July 20, 2009 DMCA , DRM , Filtering , Music Licensing , Piracy

DRM is dead, or so they say. With the “big four” major labels having completely abandoned DRM protection schemes for CDs and with online music juggernaut iTunes now offering all of its music DRM-free, you might think that the era of restricted music files and rootkit fiascoes is now behind us. But you would be wrong. While DRM may be dead as far as mainstream music distribution is concerned, many labels–both major and independent–continue to utilize various forms of DRM and watermarking when distributing music in specific contexts and for certain purposes. Perhaps the most visible category among these is the pre-release promo, generally a CD or digital file sent to journalists in advance of the street date for review purposes. In an article for the Washington City Paper, music journalist Mike Riggs sheds some light on the practice of sending DRM and watermark-laden music to critics:

I had been looking forward to reviewing Depart From Me, the new album by Definitive Jux rapper Cage, since I discovered 2005’s damn-near brilliant Hell’s Winter.

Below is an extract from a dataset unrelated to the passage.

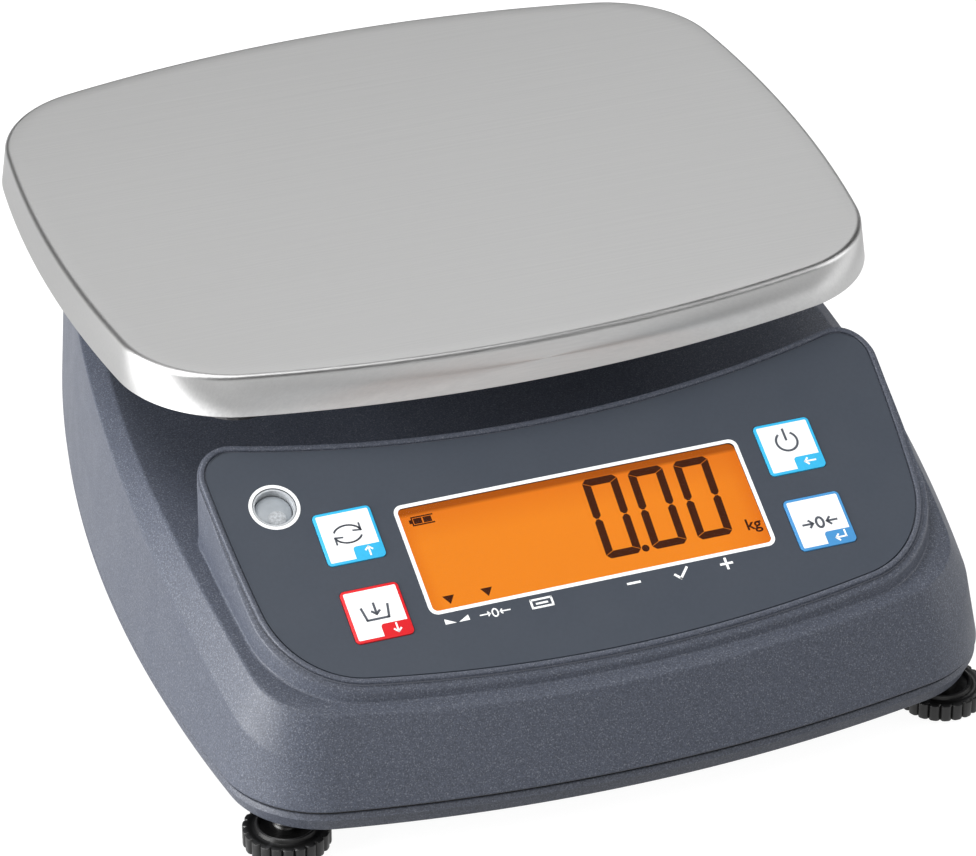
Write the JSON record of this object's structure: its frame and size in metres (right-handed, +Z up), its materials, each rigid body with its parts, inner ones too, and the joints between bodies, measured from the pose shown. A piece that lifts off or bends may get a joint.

When the package arrived one month in advance of the street date, I set aside everything I was doing and with trembling fingers popped the promo CD of Depart From Me into the computer. And after listening to the first minute and a half of every track, I tossed the CD in the trash. Why? Because Definitive Jux, in order to keep me from leaking the album, made the review copy nearly unlistenable by inserting promo drops–breaks in the music during which a voice says, “This is a promotional copy”–on every single track.